Who are their rivals? Why, the same white-teethed, lithe-hipped sex kittens that they themselves used to be before life, love and Lamaze relegated them to the scrapheap. Isn’t it ironic, as dear old Alanis Morissette once said.
But there Lette and Levangie part company. Levangie’s book follows the faded fortunes of a Hollywood wife, Gracie, as her producer husband dumps her a whisker before their tenth anniversary (and the invalidation of his pre-nup — described, with a clunking “allegedly”, as being “Cruised”, a reference to the star’s divorce from Nicole Kidman).
The set-up is entertaining but Levangie confuses plot with personal expertise. The wife of a Hollywood player herself, she is undoubtedly qualified; but once Gracie has been dumped, Levangie runs out of steam. Her heroine’s redemption reads like any other identikit romantic novel: she finds true love in the arms of a homeless man — who turns out to be a multimillionaire(!). Harmless enough, but inexpertly played.

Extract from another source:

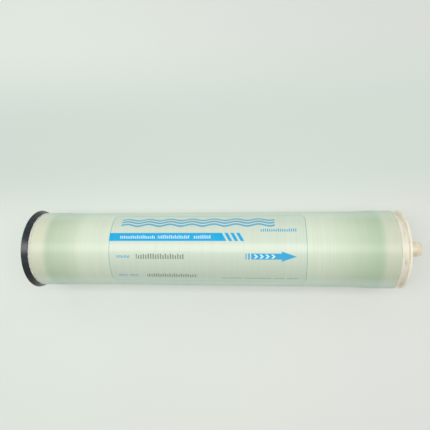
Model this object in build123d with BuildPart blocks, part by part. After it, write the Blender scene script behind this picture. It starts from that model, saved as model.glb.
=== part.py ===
from build123d import *

import os
from math import cos, degrees, radians, sin, sqrt

# Spiral-wound reverse osmosis element of the 4 inch class, 21 inches long
# Feed water enters through the windows of the left end cap and runs along the feed
# spacers to the right end cap. What passes the membrane leaves winds inwards, through the
# drilled permeate tube. The rubber lip seals the element in its pressure vessel.
# Frame: +X along the tube, from the feed end to the brine end, +Z up through the middle
# of the label, origin on the tube's axis half way between its tips. Millimetres.

# Permeate tube
overall_length = 533.4
tube_end_length = 26.7
tube_end_diameter = 19.05
tube_body_diameter = 20.0
tube_bore_diameter = 14.2
tube_lead_length = 5.0
tube_lead_drop = 1.6
drain_hole_diameter = 3.0
drain_hole_count = 4
drain_hole_pitch = 95.0

# End cap: a ring and the spider that stops the leaves from telescoping, alike at both ends
element_diameter = 99.0
rim_width = 2.4
rim_step = 0.4
groove_width = 6.4
groove_depth = 4.7
flange_width = 3.2
skirt_length = 16.0
skirt_wall = 3.8
hub_wall = 4.95
hub_recess = 1.5
spoke_count = 8
spoke_thickness = 2.8
spoke_recess = 5.0

# Glass fibre shell, tape and label
shell_end_wall = 2.65
shell_middle_wall = 1.55
shell_end_width = 26.0
shell_taper_length = 22.0
tape_thickness = 0.35
label_length = 245.0
label_width = 109.0
label_middle = -2.0
label_thickness = 0.15
label_corner = 7.0

# Wound leaves
carrier_wrap_thickness = 1.5
wound_quarters = 5
leaf_share = 0.42

# Brine seal, a U-cup that opens towards the feed
seal_width = 6.9
seal_lip_reach = 3.5
seal_lip_thickness = 1.1
seal_heel_height = 5.0
seal_heel_width = 2.4
seal_foot_height = 1.7

# Clearances
tube_clearance = 0.05
spider_clearance = 0.05
shell_clearance = 0.05
layer_clearance = 0.05
label_clearance = 0.03
seal_clearance = 0.10
shell_end_gap = 0.35

# Places along the axis that follow from the sizes above
tip = overall_length / 2
cap_face = tip - tube_end_length
groove_front = cap_face - rim_width
groove_back = groove_front - groove_width
flange_back = groove_back - flange_width
skirt_end = flange_back - skirt_length
shell_end = flange_back - shell_end_gap

# Radii that follow from the sizes above
element_radius = element_diameter / 2
rim_radius = element_radius - rim_step
groove_radius = element_radius - groove_depth
shell_inner_radius = element_radius - shell_end_wall
shell_radius = shell_inner_radius + shell_middle_wall
skirt_radius = shell_inner_radius - shell_clearance
mouth_radius = skirt_radius - skirt_wall
tape_inner_radius = skirt_radius - tape_thickness
hub_bore_radius = tube_body_diameter / 2 + tube_clearance
hub_radius = hub_bore_radius + hub_wall
carrier_radius = hub_bore_radius + carrier_wrap_thickness

# One leaf and one spacer, laid on each other
packet = (tape_inner_radius - carrier_radius - 2 * layer_clearance) / (wound_quarters + 1)
leaf_thickness = leaf_share * packet - layer_clearance
spacer_depth = leaf_thickness + layer_clearance
spacer_thickness = packet - spacer_depth - layer_clearance

# Permeate tube, its ends turned down for the O-rings of the vessel's couplings
with BuildPart() as permeate_tube:
    with BuildSketch(Plane.XY):
        with BuildLine():
            Polyline(
                (0, tube_body_diameter / 2),
                (cap_face, tube_body_diameter / 2),
                (cap_face, tube_end_diameter / 2),
                (tip - tube_lead_length, tube_end_diameter / 2),
                (tip, tube_end_diameter / 2 - tube_lead_drop),
                (tip, tube_bore_diameter / 2),
                (0, tube_bore_diameter / 2),
            )
            mirror(about=Plane.YZ)
        make_face()
    revolve(axis=Axis.X)
    # drain holes through one wall, each a quarter turn from the one before
    for station in range(drain_hole_count):
        along = (station - (drain_hole_count - 1) / 2) * drain_hole_pitch
        outward = Vector(0, 0, 1).rotate(Axis.X, 90 * station)
        mouth = Vector(along, 0, 0) + outward * tube_body_diameter / 2
        with Locations(Plane(origin=mouth, z_dir=outward)):
            Hole(drain_hole_diameter / 2, depth=tube_body_diameter / 2)

# Carrier cloth wrapped once round the tube, where the four leaves are rooted
with BuildPart() as carrier_wrap:
    with BuildSketch(Plane.YZ.offset(-skirt_end)):
        Circle(carrier_radius)
        Circle(hub_bore_radius, mode=Mode.SUBTRACT)
    extrude(amount=2 * skirt_end)

# Ring of the feed end cap, with the seal's groove, the flange and the shell's skirt
with BuildPart() as feed_cap_ring:
    with BuildSketch(Plane.XY):
        with BuildLine():
            Polyline(
                (-cap_face, mouth_radius),
                (-cap_face, rim_radius),
                (-groove_front, rim_radius),
                (-groove_front, groove_radius),
                (-groove_back, groove_radius),
                (-groove_back, element_radius),
                (-flange_back, element_radius),
                (-flange_back, skirt_radius),
                (-skirt_end, skirt_radius),
                (-skirt_end, mouth_radius),
                close=True,
            )
        make_face()
    revolve(axis=Axis.X)

# Spider of the feed end cap: a hub on the tube and spokes out to the ring, with the
# water windows between them
with BuildPart() as feed_cap_spider:
    spider_radius = mouth_radius - spider_clearance
    with BuildSketch(Plane.YZ.offset(-skirt_end)):
        Circle(spider_radius)
    extrude(amount=skirt_end - cap_face + spoke_recess)
    with BuildSketch(Plane.YZ.offset(-skirt_end)):
        Circle(hub_radius)
    extrude(amount=skirt_end - cap_face + hub_recess)
    with BuildSketch(Plane.YZ.offset(-skirt_end)):
        Circle(2 * mouth_radius)
        Circle(hub_radius, mode=Mode.SUBTRACT)
        with PolarLocations(0, spoke_count, start_angle=180 / spoke_count):
            Rectangle(
                3 * mouth_radius,
                spoke_thickness,
                align=(Align.MIN, Align.CENTER),
                mode=Mode.SUBTRACT,
            )
    extrude(amount=skirt_end - cap_face, mode=Mode.SUBTRACT)
    with Locations(Plane(origin=(-cap_face, 0, 0), z_dir=(-1, 0, 0))):
        Hole(hub_bore_radius)

# Brine end cap, the same two turned end for end, its groove left empty
with BuildPart() as brine_cap_ring:
    mirror(feed_cap_ring.part, about=Plane.YZ)
with BuildPart() as brine_cap_spider:
    mirror(feed_cap_spider.part, about=Plane.YZ)

# Brine seal, its foot on the groove's floor and its lip flared towards the feed
with BuildPart() as brine_seal:
    foot_radius = groove_radius + seal_clearance
    heel_radius = foot_radius + seal_heel_height
    lip_radius = element_radius + seal_lip_reach
    heel = -groove_back - seal_clearance
    lip_tip = heel - seal_width
    throat = heel - seal_heel_width
    foot_tip = -groove_front + seal_clearance
    with BuildSketch(Plane.XY):
        with BuildLine():
            Polyline(
                (heel, foot_radius),
                (heel, heel_radius),
                (lip_tip, lip_radius),
                (lip_tip, lip_radius - seal_lip_thickness),
                (throat, foot_radius + seal_foot_height),
                (foot_tip, foot_radius + seal_foot_height),
                (foot_tip, foot_radius),
                close=True,
            )
        make_face()
    revolve(axis=Axis.X)

# Glass fibre and resin shell, wound thicker where it grips the caps' skirts
with BuildPart() as fibreglass_shell:
    taper_start = shell_end - shell_end_width
    taper_end = taper_start - shell_taper_length
    with BuildSketch(Plane.XY):
        with BuildLine():
            Polyline(
                (0, shell_radius),
                (taper_end, shell_radius),
                (taper_start, element_radius),
                (shell_end, element_radius),
                (shell_end, shell_inner_radius),
                (0, shell_inner_radius),
            )
            mirror(about=Plane.YZ)
        make_face()
    revolve(axis=Axis.X)

# Tape that holds the wound bundle, between the two skirts
with BuildPart() as tape_wrap:
    with BuildSketch(Plane.YZ.offset(-skirt_end)):
        Circle(skirt_radius)
        Circle(tape_inner_radius, mode=Mode.SUBTRACT)
    extrude(amount=2 * skirt_end)

# Label film, one quarter with its round corner, mirrored both ways
with BuildPart() as label:
    label_radius = shell_radius + label_clearance
    half_angle = degrees(label_width / 2 / label_radius)
    corner_bearing = radians(half_angle) - label_corner / label_radius
    with BuildSketch(Plane.XZ):
        with Locations((label_middle, label_radius)):
            Rectangle(label_length / 2, label_thickness, align=(Align.MIN, Align.MIN))
    revolve(axis=Axis.X, revolution_arc=half_angle)
    corner = Plane(
        origin=(label_middle + label_length / 2 - label_corner, 0, 0),
        x_dir=(1, 0, 0),
        z_dir=(0, -sin(corner_bearing), cos(corner_bearing)),
    )
    with BuildSketch(corner.offset(label_radius - label_corner)):
        Rectangle(2 * label_corner, 2 * label_corner, align=(Align.MIN, Align.MAX))
        Circle(label_corner, mode=Mode.SUBTRACT)
    extrude(amount=2 * label_corner, mode=Mode.SUBTRACT)
    mirror(about=Plane.XZ)
    mirror(about=Plane.YZ.offset(label_middle))


def wound_sheet(first_quarter, depth, thickness):
    # Spiral of quarter arcs whose four centres stand on a square one packet wide, so that
    # four sheets started a quarter turn apart lie on each other all the way round
    centre_reach = packet / sqrt(2)
    inner_radius = carrier_radius + layer_clearance + packet / 2 + depth
    with BuildPart() as sheet:
        with BuildSketch(Plane.YZ.offset(-skirt_end)):
            with BuildLine():
                ends = []
                for start_radius in (inner_radius, inner_radius + thickness):
                    for turned in range(wound_quarters):
                        quarter = first_quarter + turned
                        bearing = radians(135 + 90 * quarter)
                        centre = (centre_reach * cos(bearing), centre_reach * sin(bearing))
                        arc = CenterArc(centre, start_radius + packet * turned, 90 * quarter, 90)
                        if turned == 0:
                            ends.append(arc @ 0)
                    ends.append(arc @ 1)
                Line(ends[0], ends[2])
                Line(ends[1], ends[3])
            make_face()
        extrude(amount=2 * skirt_end)
    return sheet


# Membrane leaves, each a glued envelope of membrane round its carrier cloth, and feed
# spacers, the nets between the leaves that keep the feed channels open
membrane_leaves = [wound_sheet(quarter, 0, leaf_thickness) for quarter in range(4)]
feed_spacers = [wound_sheet(quarter, spacer_depth, spacer_thickness) for quarter in range(4)]

permeate_tube.part.label = "permeate_tube"
carrier_wrap.part.label = "carrier_wrap"
feed_cap_ring.part.label = "feed_cap_ring"
feed_cap_spider.part.label = "feed_cap_spider"
brine_cap_ring.part.label = "brine_cap_ring"
brine_cap_spider.part.label = "brine_cap_spider"
brine_seal.part.label = "brine_seal"
fibreglass_shell.part.label = "fibreglass_shell"
tape_wrap.part.label = "tape_wrap"
label.part.label = "label"
for number in range(4):
    membrane_leaves[number].part.label = f"membrane_leaf_{number + 1}"
    feed_spacers[number].part.label = f"feed_spacer_{number + 1}"

os.makedirs("parts", exist_ok=True)
export_step(permeate_tube.part, "parts/permeate_tube.step")
export_step(carrier_wrap.part, "parts/carrier_wrap.step")
export_step(feed_cap_ring.part, "parts/feed_cap_ring.step")
export_step(feed_cap_spider.part, "parts/feed_cap_spider.step")
export_step(brine_cap_ring.part, "parts/brine_cap_ring.step")
export_step(brine_cap_spider.part, "parts/brine_cap_spider.step")
export_step(brine_seal.part, "parts/brine_seal.step")
export_step(fibreglass_shell.part, "parts/fibreglass_shell.step")
export_step(tape_wrap.part, "parts/tape_wrap.step")
export_step(label.part, "parts/label.step")
for number in range(4):
    export_step(membrane_leaves[number].part, f"parts/membrane_leaf_{number + 1}.step")
    export_step(feed_spacers[number].part, f"parts/feed_spacer_{number + 1}.step")
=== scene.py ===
from math import acos, asin, atan2, cos, pi, radians, sin

import bpy
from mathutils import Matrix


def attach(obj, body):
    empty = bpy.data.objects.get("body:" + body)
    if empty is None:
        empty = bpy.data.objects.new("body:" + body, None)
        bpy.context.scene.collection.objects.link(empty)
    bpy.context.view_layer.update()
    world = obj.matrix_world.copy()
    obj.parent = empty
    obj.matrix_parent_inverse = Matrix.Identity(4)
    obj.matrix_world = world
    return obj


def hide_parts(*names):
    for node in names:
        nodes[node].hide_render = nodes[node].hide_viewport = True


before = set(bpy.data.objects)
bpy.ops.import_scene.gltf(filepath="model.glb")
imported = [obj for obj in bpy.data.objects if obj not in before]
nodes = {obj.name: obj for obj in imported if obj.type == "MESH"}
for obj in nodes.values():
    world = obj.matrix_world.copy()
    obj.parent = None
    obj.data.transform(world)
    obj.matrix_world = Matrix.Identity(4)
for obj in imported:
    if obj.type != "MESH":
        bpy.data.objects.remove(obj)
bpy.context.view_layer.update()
millimetres = 1000                      # in a metre
print("frame loaded,", len(nodes), "nodes")


# small helpers

def paint(red, green, blue):
    # a colour as a picture shows it, 0 to 255, turned into the shader's linear one by the sRGB curve
    linear = []
    for level in (red, green, blue):
        level = level / 255
        linear.append(level / 12.92 if level <= 0.04045 else ((level + 0.055) / 1.055) ** 2.4)
    return (*linear, 1)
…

Lette’s writing, on the other hand, is as taut as Angelina Jolie’s inner thigh (although now she’s succumbed to Brad’s sperm, there is hope for us all) — and really funny. Chapter Six: The Working Mother’s Week, or Where the Hell’s Your Father says it all, with frantic scenes of the school and work run punctuated by serene images of the husband, calmly and variously on the loo, in the shower, having a shave — and heading out the door.
In her customary breezy fashion, Lette crystallises all the pitfalls facing the modern working couple: work tensions (men always think that their careers are more important than their wives’, even if their wives are Prime Minister); the sexual tensions (Chapter Three: The Hand — A Modern Gothic Horror Story is a hilarious precis of what happens to sex in marriage once work and children have taken their toll) — and, more darkly, what becomes of two people who have lost all respect for each other. She also manages to get away with referring to a McDonald’s as a “McShit meal” without the interference of any “allegedlys”, which shows that even lawyers are scared of her. Which I like.
But what really makes Lette such a pro is that, as well as insight, she provides her reader with that rarest of things: a good plot. Fundamentally, this is a well constructed, tightly written thriller. It may be lavishly embellished with home truths, somewhat over-punned and stuffed with silly jokes but underneath it’s solid to the core. Like a good marriage, really.